Yves Boisset [09:19:31]

L'histoire vraie d'une femme flic

  • Boisset Yves
    À la fin de la journée, après le tournage, on arrive, et il y avait personne dans l'hôtel, il y avait que nous, et on voit sur un banc de sable, une apparition tout à fait étrange, une fille en bikini blanc, allongée sur un banc de sable, devant l'hôtel. Bon... alors, on passe avec la pirogue, de l'autre côté, on lui fait comme ça [geste de la main droite], elle fait comme ça [geste de la main gauche] et puis on vient à l'hôtel. Et je lui dis : "Qui c'est, la fille qui est sur le banc de sable ?". Il dit : "Elle m'est envoyée par des amis, c'est des, c'est des... flics qui me l'ont envoyée parce qu'elle faisait une dépression nerveuse et elle est venue se retaper ici, là au moins elle est au calme". Il dit : "Écoute, si ça ne vous ennuie pas...". On était une quinzaine, entre les acteurs, les techniciens, "Si ça vous ennuie pas, ce sera plus sympa qu'elle dîne avec vous plutôt que de dîner toute seule". Je dis : "Ouais, bien sûr, en plus elle est très jolie". Vraiment très bien, bien foutue...
  • (Silence)
  • Boisset Yves
    Donc je vais lui proposer, je lui dis : "Si vous voulez, venez dîner avec nous". Elle me dit : "Mais, ça ne vous gêne pas de dîner avec des flics ?". Je dis : "Non, pourquoi ?". Elle dit : "Parce que je suis flic, moi ou J'ÉTAIS flic". Assez désagréable. Je lui dis : "Écoutez, vous faites comme vous voulez, mais moi, ça me dérange pas, maintenant, si vous, ça vous dérange pas de dîner avec des cinéastes, il y a pas de problème". Mais bon, elle est extrêmement fermée, on voyait qu'elle avait des problèmes.

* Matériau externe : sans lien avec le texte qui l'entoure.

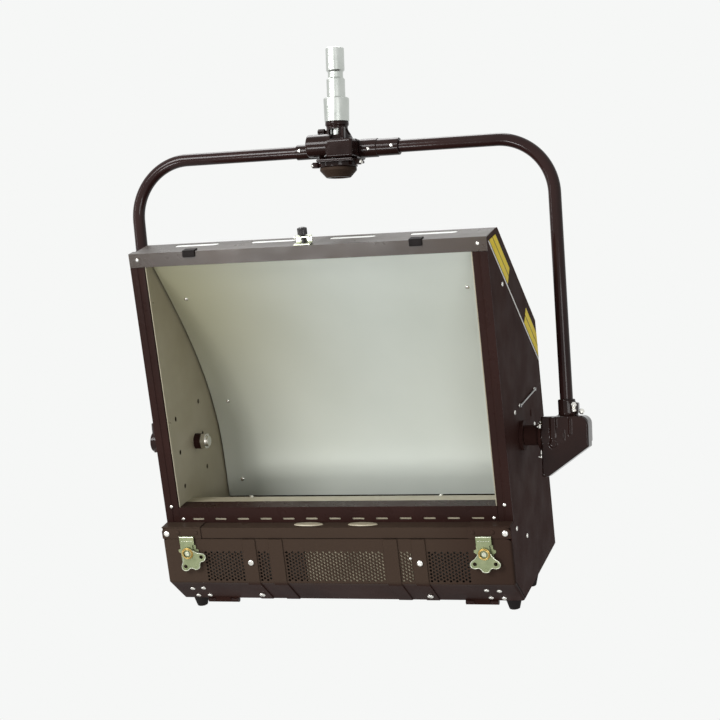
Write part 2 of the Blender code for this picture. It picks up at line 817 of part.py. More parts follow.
def make_lamp_house():
    trough_line = [
        (HOUSING_Y + 8.0, SHELF_Z - 12.0),
        (HOUSING_Y + 8.0, CREASE_Z - 1.0),
        (-76.0, TROUGH_FOOT_Z),
        (TROUGH_BACK_Y - 18.0, TROUGH_FOOT_Z),
        (TROUGH_BACK_Y, TROUGH_FOOT_Z + 20.0),
        (TROUGH_BACK_Y, REFLECTOR_END_Z - 4.0),
    ]
    trough = folded("lamp_trough", trough_line, END_PLATE_X - GAP, SATIN, thickness=1.0, side=1.0)
    shield_line = [(-68.0, WINDOW_FOOT - SHEET - GAP), (-40.0, -79.0), (-8.0, -92.0), (-4.0, -100.0)]
    shield = folded("lamp_shield", shield_line, END_PLATE_X - GAP, SATIN, thickness=1.0, side=1.0)
    pieces = [trough, shield]
    half = LAMP_LENGTH / 2.0
    for side, word in ((-1, "left"), (1, "right")):
        middle = side * 110.0
        profile = [
            (0, half),
            (4.0, half),
            (4.0, half - 12.0),
            (6.0, half - 16.0),
            (6.0, 16.0 - half),
            (4.0, 12.0 - half),
            (4.0, -half),
            (0, -half),
        ]
        pieces.append(turned("lamp_" + word, profile, QUARTZ, along_x(middle, LAMP_Y, LAMP_Z), sides=16))
    for word, middle in (("left", -222.0), ("centre", 0.0), ("right", 222.0)):
        reach = 14.0 if word == "centre" else 16.0
        holder = box(
            "lampholder_" + word,
            (middle - reach, LAMP_Y - 14, TROUGH_FOOT_Z + 1.5),
            (middle + reach, LAMP_Y + 14, LAMP_Z + 12),
            CERAMIC,
            bevel=2.0,
        )
        reach += 2.0
        bore = rod("holder_bore_" + word, (middle - reach, LAMP_Y, LAMP_Z), (middle + reach, LAMP_Y, LAMP_Z), 4.6, CERAMIC)
        pieces.append(cut(holder, bore))
    return pieces


TERMINAL_WALL = 1.5


def make_wiring():
    box_low = (-60.0, TROUGH_BACK_Y + 5.0, -205.0)
    box_high = (60.0, REAR_Y - SHEET - 1.0, -130.0)
    terminal = box("terminal_box", box_low, box_high, PLATED, bevel=1.5)
    hollow_low = [c + TERMINAL_WALL for c in box_low]
    hollow_high = [box_high[0] - TERMINAL_WALL, box_high[1] + 3.0, box_high[2] - TERMINAL_WALL]
    cut(terminal, box("terminal_room", hollow_low, hollow_high, PLATED))
    gland_profile = [
        (5.5, 24.0),
        (8.5, 24.0),
        (10.5, 20.0),
        (10.5, 9.0),
        (13.0, 9.0),
        (13.0, 0.0),
        (5.5, 0.0),
    ]
    place = Matrix.Translation(Vector((-190.0, REAR_Y + GAP, -190.0)) * MM) @ Matrix.Rotation(-math.pi / 2.0, 4, "X")
    gland = turned("cable_gland", gland_profile, PLASTIC, place, sides=24, ring=True)
    return [terminal, gland]


def make_tilt_shaft():
    shaft_profile = [(0, 92.0), (8.0, 92.0), (8.0, 20.3), (22.0, 20.3), (22.0, 15.3), (8.0, 15.3), (8.0, 5.0), (0, 5.0)]
    shaft = turned("tilt_shaft", shaft_profile, STEEL, along_x(255.0))
    tip = WORM_Y - 6.3 - GAP
    outline = gear_outline(TILT_WHEEL_TEETH, tip, tip - 1.6)
    bore = [circle(0, 0, SHAFT_BORE, 24)]
    wheel = plate("tilt_wheel", outline, "YZ", TILT_WHEEL_X - 6.0, TILT_WHEEL_X + 6.0, BRONZE, bore)
    bush_profile = [(SHAFT_BORE, 32.2), (12.0, 32.2), (12.0, 0.3), (SHAFT_BORE, 0.3)]
    bush = turned("pivot_bush_left", bush_profile, PAINT, along_x(-268.4), ring=True)
    return [shaft, wheel, bush]


FEET = {
    "front_left": (-249.0, -55.0),
    "front_right": (249.0, -55.0),
    "rear_left": (-255.0, 33.0),
    "rear_right": (255.0, 33.0),
}


def make_feet():
    feet = []
    for word, (x, y) in FEET.items():
        top = BASE_Z - GAP
        profile = [(0, top), (13.0, top), (12.5, top - 4.0), (8.0, -249.0), (0, -249.0)]
        place = Matrix.Translation((x * MM, y * MM, 0.0))
        feet.append(turned("foot_" + word, profile, RUBBER, place, sides=20))
    return feet


# Door: the lower cover, hinged at its foot

DOOR_LINE = [(HOUSING_Y, DOOR_TOP_Z - GAP), (HOUSING_Y, CREASE_Z), (DOOR_FOOT_Y, BASE_Z - 1.0)]
RIBS = [(78.0, 100.0), (121.0, 142.0)]
RIB_LIFT = 0.4
RIB_THICKNESS = 2.2
HINGE_X = 205.0


def make_door():
    door = folded("door", DOOR_LINE, HEAD_HALF, PAINT, side=-1.0)
    rib_line = [
        (HOUSING_Y - RIB_LIFT, DOOR_TOP_Z - 1.0),
        (HOUSING_Y - RIB_LIFT, CREASE_Z - 0.2),
        (DOOR_FOOT_Y - 1.7, BASE_Z + 0.1),
    ]
    for low, high in RIBS:
        for side, word in ((-1, "left"), (1, "right")):
            ends = sorted((side * low, side * high))
            rib = folded("rib_%s_%d" % (word, low), rib_line, ends[1], PAINT, RIB_THICKNESS, -1.0, ends[0])
            join(door, rib)
    y, z = DOOR_AXIS
    for side, word in ((-1, "left"), (1, "right")):
        low_x = side * HINGE_X - 12.0
        high_x = side * HINGE_X + 12.0
        ends = (low_x, y, z), (high_x, y, z)
        knuckle = rod("door_knuckle_" + word, *ends, 4.0, PAINT, 16)
        web = box("knuckle_web_" + word, (low_x, y - 4.0, z + 1.0), (high_x, y - 1.6, z + 6.5), PAINT)
        join(door, knuckle, web)
        bore = rod("knuckle_bore_" + word, (low_x - 2.0, y, z), (high_x + 2.0, y, z), 2.0, PAINT, 16)
        cut(door, bore)
    return door


def make_hinges():
    hinges = []
    y, z = DOOR_AXIS
    for side, word in ((-1, "left"), (1, "right")):
        middle = side * HINGE_X
        leaf = box("door_hinge_" + word, (middle - 25, y + 6.0, z + 4.2), (middle + 25, y + 34.0, z + 5.7), STEEL)
        for step in (-1, 1):
            low_x = middle + step * 18.8 - 6.2
            high_x = middle + step * 18.8 + 6.2
            tag = "%s_%d" % (word, step)
            knuckle = rod("hinge_knuckle_" + tag, (low_x, y, z), (high_x, y, z), 4.0, STEEL, 16)
            web = box("hinge_web_" + tag, (low_x, y + 1.0, z + 1.8), (high_x, y + 10.0, z + 5.7), STEEL)
            join(leaf, knuckle, web)
        pin = rod("hinge_pin_" + word, (middle - 24.0, y, z), (middle + 24.0, y, z), 1.6, STEEL, 12)
        hinges.append(join(leaf, pin))
    return hinges


# Latches: a fixed keeper, a base on the door, a draw hook and a turning wing

KEEPER_Y = HOUSING_Y - 2.0 * GAP - SHEET
HOOK_TRAVEL = 9.0


def wing_outline():
    """Butterfly wing: a hub, two round lobes and a small tab between them."""
    points = []
    right = [(7.5, 4.5), (10.5, -1.0), (15.5, -7.5), (20.5, -11.5), (23.0, -16.0), (21.5, -20.5), (16.5, -22.8)]
    right += [(11.0, -22.0), (7.0, -24.5), (4.5, -28.0)]
    points += right
    points += [(0.0, -29.0)]
    points += [(-x, z) for x, z in reversed(right)]
    points += [(-4.5, 7.9), (0.0, 9.0), (4.5, 7.9)]
    return points


def make_latch(word, side):
    x = side * LATCH_X
    z = LATCH_PIVOT_Z
    foot = DOOR_TOP_Z + 0.6
    keeper_outline = [(x - 11.5, foot), (x + 11.5, foot), (x + 11.5, -111.5), (x - 11.5, -111.5)]
    keeper = plate("latch_keeper_" + word, keeper_outline, "XZ", KEEPER_Y - 1.6, KEEPER_Y, ZINC)
    front = KEEPER_Y - 1.6 - GAP
    hook_outline = [
        (x - 8.0, -154.5),
        (x + 8.0, -154.5),
        (x + 8.0, -124.5),
        (x + 11.5, -123.0),
        (x + 11.5, -112.0),
        (x - 11.5, -112.0),
        (x - 11.5, -123.0),
        (x - 8.0, -124.5),
    ]
    slot_low = z - HOOK_TRAVEL - 4.2
    slot_high = z + 6.0
    hook_slot = [(x - 4.0, slot_low), (x + 4.0, slot_low), (x + 4.0, slot_high), (x - 4.0, slot_high)]
    hook = plate("latch_hook_" + word, hook_outline, "XZ", front - 1.6, front, ZINC, [hook_slot])
    wing_back = front - 1.6 - GAP
    wing_points = shifted(wing_outline(), x, z)
    holes = [circle(x + u, z + v, 3.2, 12) for u, v in ((-15.5, -15.6), (15.4, -15.5))]
    wing = plate("latch_wing_" + word, wing_points, "XZ", wing_back - 1.8, wing_back, ZINC, holes)
    shaft = rod("wing_shaft_" + word, (x, wing_back - 4.0, z), (x, front + 0.6, z), 3.4, ZINC, 16)
    join(wing, shaft)
    return keeper, hook, wing


def build():
    still = axis_empty("hanger_place", ORIGIN_DROP)
    carry(still, (0, 0, 0), *make_hanger())

    pan = axis_empty("pan_axis", ORIGIN_DROP)
    yoke = [make_pan_casing(), make_pan_base()]
    yoke.append(make_yoke_tube("left", -1, 24.8, 15.0))
    yoke.append(make_yoke_tube("right", 1, 37.6, 24.0))
    yoke += make_sleeves()
    yoke += [make_tilt_casing(), make_tilt_cover()]
    yoke += make_left_pivot()
    carry(pan, (0, 0, 0), *yoke)

    cup_axis = axis_empty("pan_cup_axis", Matrix.Identity(4), pan)
    carry(cup_axis, (0, 0, 0), *make_pan_drive())
    lay_at = (0.0, LAY_Y, 0.0)
    lay_axis = axis_empty("lay_gear_axis", Matrix.Translation(Vector(lay_at) * MM), pan)
    carry(lay_axis, lay_at, make_lay_gear())
    worm_at = (TILT_WHEEL_X, WORM_Y, 0.0)
    worm_axis = axis_empty("tilt_worm_axis", Matrix.Translation(Vector(worm_at) * MM), pan)
    carry(worm_axis, worm_at, *make_tilt_drive())

    tilt = axis_empty("tilt_axis", Matrix.Rotation(math.radians(REST_TILT), 4, "X"), pan)
    head = make_side_panels() + make_end_plates() + make_covers() + [make_reflector()]
    head += make_front_frame() + make_shelf() + make_lamp_house() + make_wiring()
    head += make_tilt_shaft() + make_feet() + make_hinges()
    bracket, knob = make_catch()
    head.append(bracket)
    carry(tilt, (0, 0, 0), *head)
    catch_at = (0.0, CATCH_Y, TOP_Z)
    catch_axis = axis_empty("catch_axis", Matrix.Translation(Vector(catch_at) * MM), tilt)
    carry(catch_axis, catch_at, knob)

    door_at = (0.0, *DOOR_AXIS)
    door_axis = axis_empty("door_axis", Matrix.Translation(Vector(door_at) * MM), tilt)
    carry(door_axis, door_at, make_door())
    for side, word in ((-1, "left"), (1, "right")):
        keeper, hook, wing = make_latch(word, side)
        carry(tilt, (0, 0, 0), keeper)
        carry(door_axis, door_at, hook)
        wing_at = (side * LATCH_X, HOUSING_Y, LATCH_PIVOT_Z)
        turn = LEFT_WING_TURN if word == "left" else 0.0
        place = Matrix.Translation((Vector(wing_at) - Vector(door_at)) * MM)
        place = place @ Matrix.Rotation(math.radians(turn), 4, (0.0, -1.0, 0.0))
        wing_axis = axis_empty("latch_axis_" + word, place, door_axis)
        carry(wing_axis, wing_at, wing)


build()
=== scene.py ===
"""Looks of a studio soft light that hangs in a bent tube yoke.

Everything is in metres, in the frame of the CAD. Sizes are written in millimetres and
turned by MM. Points on the head are given as it stands level, measured from the tilt
axis, and HEAD puts them in place with the head leaning down. Points on the yoke are
measured from the tilt axis too, and YOKE puts them in place.
"""
import math

import bmesh
import bpy
from mathutils import Matrix, Vector


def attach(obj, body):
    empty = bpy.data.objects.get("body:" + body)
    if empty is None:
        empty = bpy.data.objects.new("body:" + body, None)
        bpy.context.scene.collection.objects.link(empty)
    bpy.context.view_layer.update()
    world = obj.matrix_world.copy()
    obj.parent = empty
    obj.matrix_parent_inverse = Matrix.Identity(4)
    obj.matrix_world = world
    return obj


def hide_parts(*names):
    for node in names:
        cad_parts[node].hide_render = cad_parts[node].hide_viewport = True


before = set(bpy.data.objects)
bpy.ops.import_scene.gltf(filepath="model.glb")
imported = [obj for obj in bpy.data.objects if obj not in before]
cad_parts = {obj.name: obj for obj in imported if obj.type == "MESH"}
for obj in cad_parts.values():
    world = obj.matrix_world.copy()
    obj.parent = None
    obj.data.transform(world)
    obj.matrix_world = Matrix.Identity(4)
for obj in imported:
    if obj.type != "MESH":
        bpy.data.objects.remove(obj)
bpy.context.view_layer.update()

MM = 0.001
# From the top of the spigot down to the tilt axis, and the lean of the head in degrees
DROP = 590
LEAN = 15.2


def at(x, y, z, degrees=0, axis="X"):
    """A place, with a turn about one axis there."""
    return Matrix.Translation((x, y, z)) @ Matrix.Rotation(math.radians(degrees), 4, axis)


YOKE = at(0, 0, -DROP * MM) @ Matrix.Scale(MM, 4)
HEAD = at(0, 0, -DROP * MM, LEAN) @ Matrix.Scale(MM, 4)
HEAD_HALF = 270
SHEET = 1.5
# Depths of the front faces of door and rail, and of the catch
DOOR_FACE = -119.5
RAIL_FACE = -119.8
CATCH_DEPTH = -86
# How far out the screws along the head's edges stand
SCREW_ROW = 262
# Left face of the tilt casing
CASE_LEFT = 303.3
# Edges that turn more than this stay crisp
CRISP = 35
ROOM_WHITE = "#f6f7f6"
# The point the lamps face, in metres, and each lamp's place, width and height in metres, and watts
MIDDLE = Vector((0, 0, -0.6))
LAMPS = (
    ("key", (-1.4, -2.6, 1), (1.2, 1.2), 86),
    ("strip", (-2.6, -1.4, -0.2), (0.14, 1.8), 10),
    ("fill", (1.6, -2.8, -0.7), (1, 1), 22),
    ("bar", (-0.8, -2.2, -1.15), (0.5, 0.4), 13),
    ("low", (-0.15, -1.95, -1.95), (1.6, 1.1), 1.4),
    ("top", (-0.5, 0.9, 1.3), (1.2, 1), 26),
)


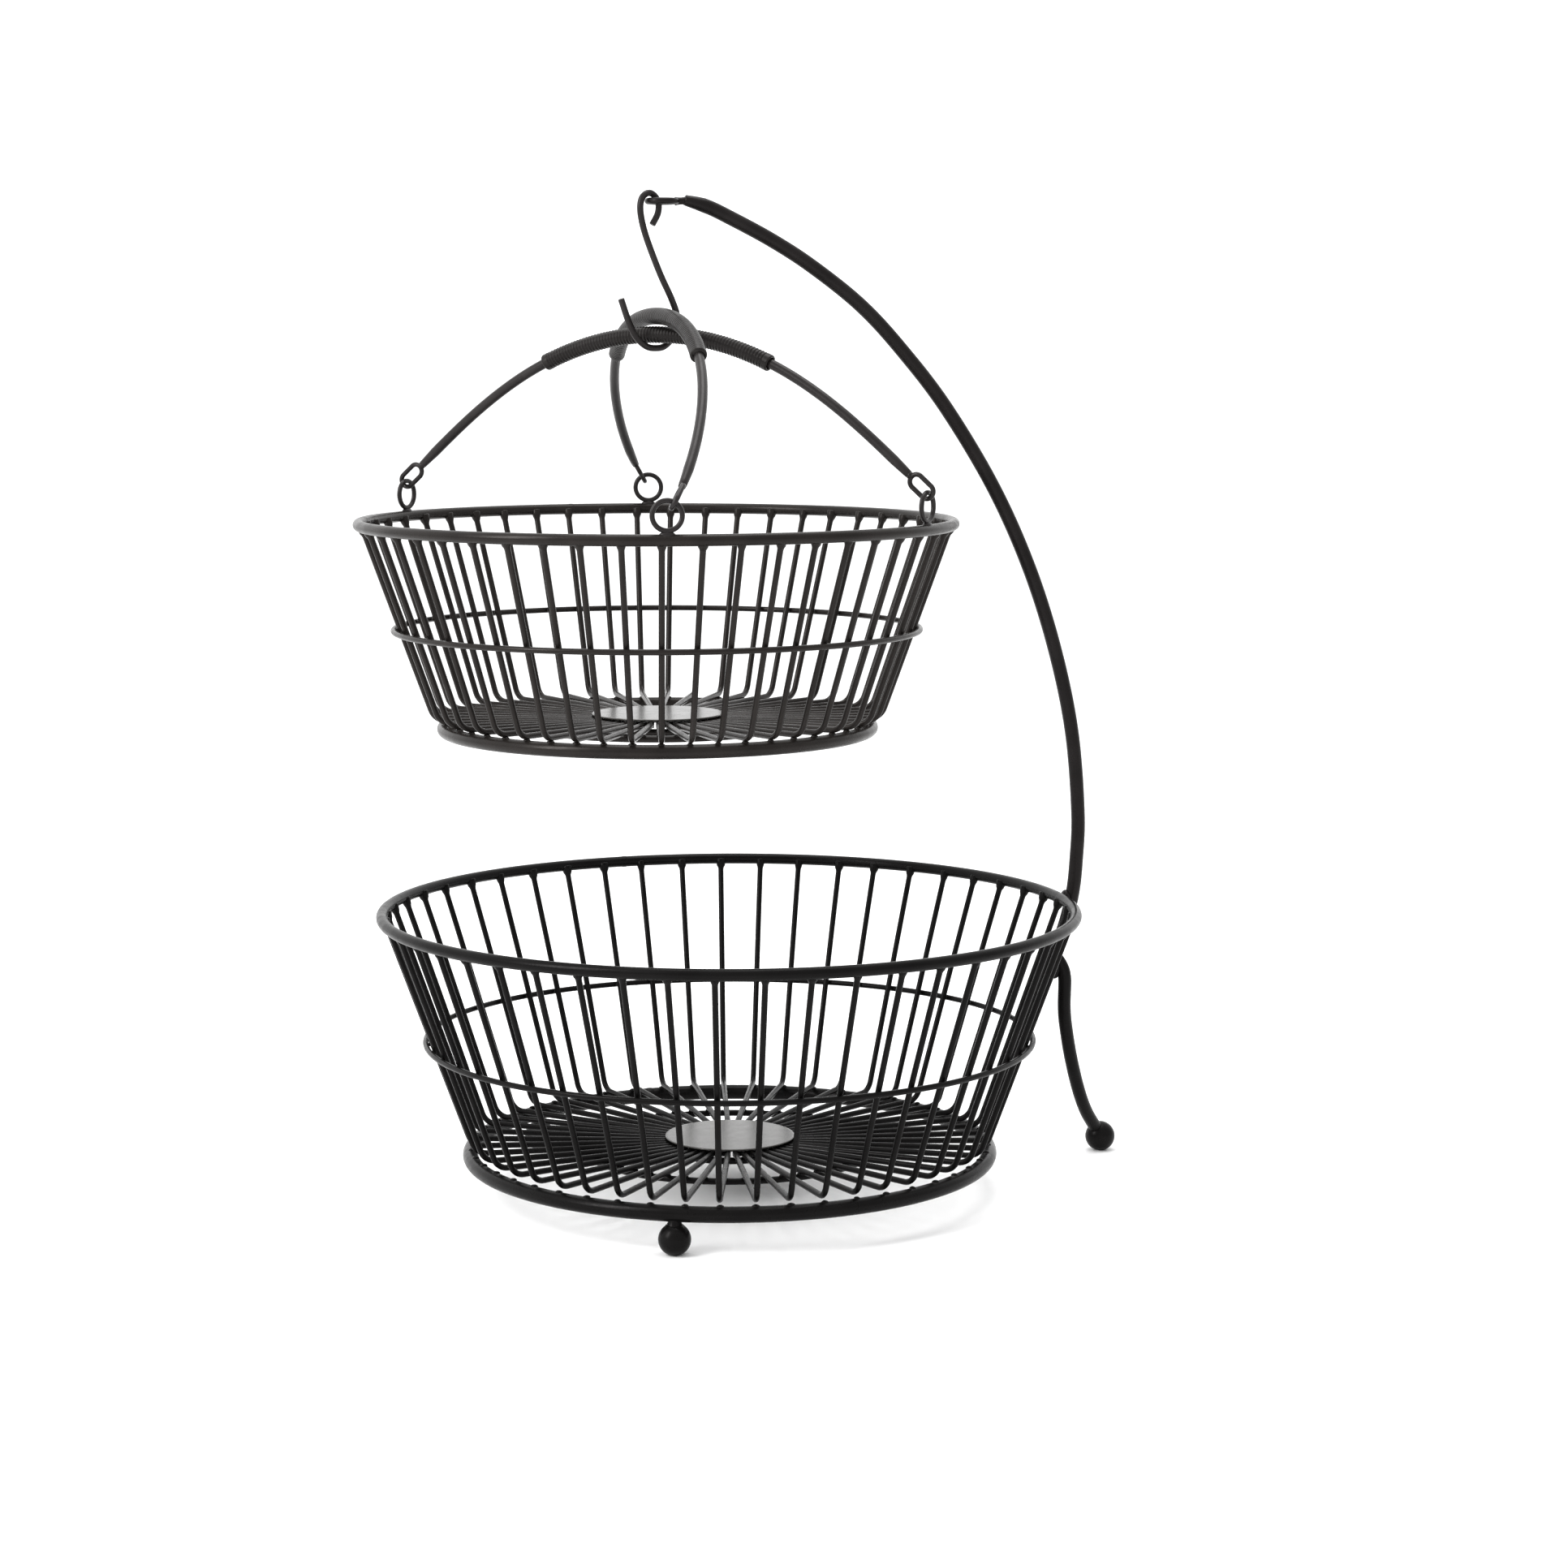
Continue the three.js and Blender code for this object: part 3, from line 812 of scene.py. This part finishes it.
# ---------------------------------------------------------------- studio

def build_floor():
    """Wide flat pale floor."""
    bm = bmesh.new()
    sides = 96
    centre = bm.verts.new((0, 0, 0))
    rings = [[bm.verts.new(polar(0, r, 360 * k / sides, 0)) for k in range(sides)] for r in FLOOR_RINGS]
    fan(bm, [centre], rings[0])
    for a, b in zip(rings, rings[1:]):
        bridge(bm, a, b)
    mesh = bpy.data.meshes.new("floor")
    bm.to_mesh(mesh)
    bm.free()
    mesh.materials.append(floor_material())
    floor = bpy.data.objects.new("floor", mesh)
    bpy.context.scene.collection.objects.link(floor)


def add_softbox(name, place, target, size, power):
    """Rectangular area light of the given size in metres and power in watts, aimed at target."""
    data = bpy.data.lights.new(name, "AREA")
    data.shape = "RECTANGLE"
    data.size, data.size_y = size
    data.energy = power
    light = bpy.data.objects.new(name, data)
    light.location = place
    light.rotation_mode = "QUATERNION"
    light.rotation_quaternion = (target - light.location).to_track_quat("-Z", "Y")
    bpy.context.scene.collection.objects.link(light)


def white_surround():
    """White surround, brightest behind, above and to the left."""
    world = bpy.data.worlds.new("white_surround")
    world.use_nodes = True
    nodes, links = world.node_tree.nodes, world.node_tree.links
    place = nodes.new("ShaderNodeTexCoord")
    facing = nodes.new("ShaderNodeVectorMath")
    facing.operation = "DOT_PRODUCT"
    facing.inputs[1].default_value = Vector(BRIGHT_SIDE).normalized()
    links.new(place.outputs["Generated"], facing.inputs[0])
    strength = nodes.new("ShaderNodeMapRange")
    strength.interpolation_type = "SMOOTHSTEP"
    strength.inputs["From Min"].default_value = -0.25
    strength.inputs["From Max"].default_value = 0.5
    strength.inputs["To Min"].default_value = SURROUND_DIM
    strength.inputs["To Max"].default_value = SURROUND_BRIGHT
    links.new(facing.outputs["Value"], strength.inputs["Value"])
    links.new(strength.outputs["Result"], nodes["Background"].inputs["Strength"])
    nodes["Background"].inputs["Color"].default_value = (1, 1, 1, 1)
    bpy.context.scene.world = world


def light_studio():
    """White surround with soft boxes at the upper left and overhead."""
    white_surround()
    middle = Vector(STUDIO_MIDDLE)
    add_softbox("key_left", Vector((-1.3, -0.5, 1.0)), middle, (0.35, 1.0), 18)
    add_softbox("top", Vector((0.1, 0.2, 1.6)), middle, (0.8, 0.8), 9)
    bpy.context.scene.view_settings.view_transform = "Standard"


def build_camera(axis_x):
    """Camera at the viewing angle: in front of the baskets, the arm rising on the right."""
    data = bpy.data.cameras.new("camera")
    data.sensor_width = SENSOR
    data.lens = CAMERA_LENS
    camera = bpy.data.objects.new("camera", data)
    side = math.radians(CAMERA_SIDE_DEG)
    camera.location = (
        axis_x - CAMERA_DISTANCE * math.sin(side),
        -CAMERA_DISTANCE * math.cos(side),
        CAMERA_HEIGHT,
    )
    heading = math.radians(-CAMERA_SIDE_DEG - CAMERA_TURN_DEG)
    camera.rotation_euler = (math.radians(90 - CAMERA_DOWN_DEG), 0, heading)
    bpy.context.scene.collection.objects.link(camera)
    bpy.context.scene.camera = camera


def main():
    """Builds every piece, the studio and the camera."""
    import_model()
    rng = random.Random(11)
    coats = {name: powder_coat(name) for name in COATS}

    lower = build_basket("lower", coats["lower"], coats["disc"], rng)
    upper = build_basket("upper", coats["upper"], coats["disc"], rng)
    ring_under = lower["foot_z"] - lower["foot_wire"] * 0.4
    for node in ("front_ball_foot", "back_ball_foot"):
        low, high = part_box(node)
        build_ball(node, coats["lower"], Vector(((low.x + high.x) / 2, (low.y + high.y) / 2, ring_under)))
    build_ball("leg_ball_foot", coats["lower"])
    build_leg(lower["x"], coats["lower"])
    build_arm(lower["x"], coats["arm"])
    build_arm_loop(lower["x"], coats["arm"])
    build_hook(upper["x"], coats["bail"])
    for label in ("wide", "narrow"):
        build_bail(upper, label, coats["bail"], coats["grip"])

    build_floor()
    light_studio()
    build_camera(lower["x"])


main()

Puis je sympathise avec elle, on parle très longuement et elle me raconte qu'elle était flic, qu'elle avait été virée de la police ou qu'elle avait été obligée de démissionner parce qu'elle avait enquêté sur une affaire de pédophilie, dans le Nord de la France, et qui avait débouché sur la mise en cause de gens très proches de la mairie de Lille et elle me raconte tout ça. Et puis on discute, on était un peu vers la fin du tournage, donc je ne l'ai vue que quatre, cinq jours, puis on a échangé nos coordonnées. Je l'ai revue en France et l'idée a commencé à me travailler et c'est devenu La Femme Flic. C'est l'histoire de cette fille qui a vraiment existé, et c'est une histoire complètement vraie, c'est vraiment un flic idéaliste, à l'époque où il y avait peu de femmes inspecteurs de police. D'ailleurs c'est moi qui ai trouvé le terme, la femme flic, c'est pas un terme courant à l'époque. C'est un peu comme Dupont Lajoie, maintenant c'est devenu pratiquement un mot du langage populaire. Un "Dupont Lajoie", alors que le mot existait pas, c'est à partir du titre du film. Et "la femme flic", aujourd'hui c'est un truc, on dit une femme flic... mais personne n'avait jamais employé ce terme de "femme flic". Et donc j'ai revu cette fille, Éliane. Et elle m'a raconté toute son histoire. Elle avait enquêté, elle était inspecteur, elle était officier de police judiciaire et elle avait été amenée à enquêter sur un réseau de prostitution enfantine et comme ce réseau de prostitution enfantine touchait, au moins par sa clientèle, des notables, des gens importants, on lui a dit de se calmer. L'enquête n'a pas pu se rapprocher autant que les flics l'auraient souhaité de la municipalité de Lille de l'époque et on lui a dit que non seulement il fallait qu'elle se calme, mais elle a été virée de la police. Elle l'a ressenti comme une injustice effroyable et c'est son histoire que j'ai racontée dans La Femme Flic.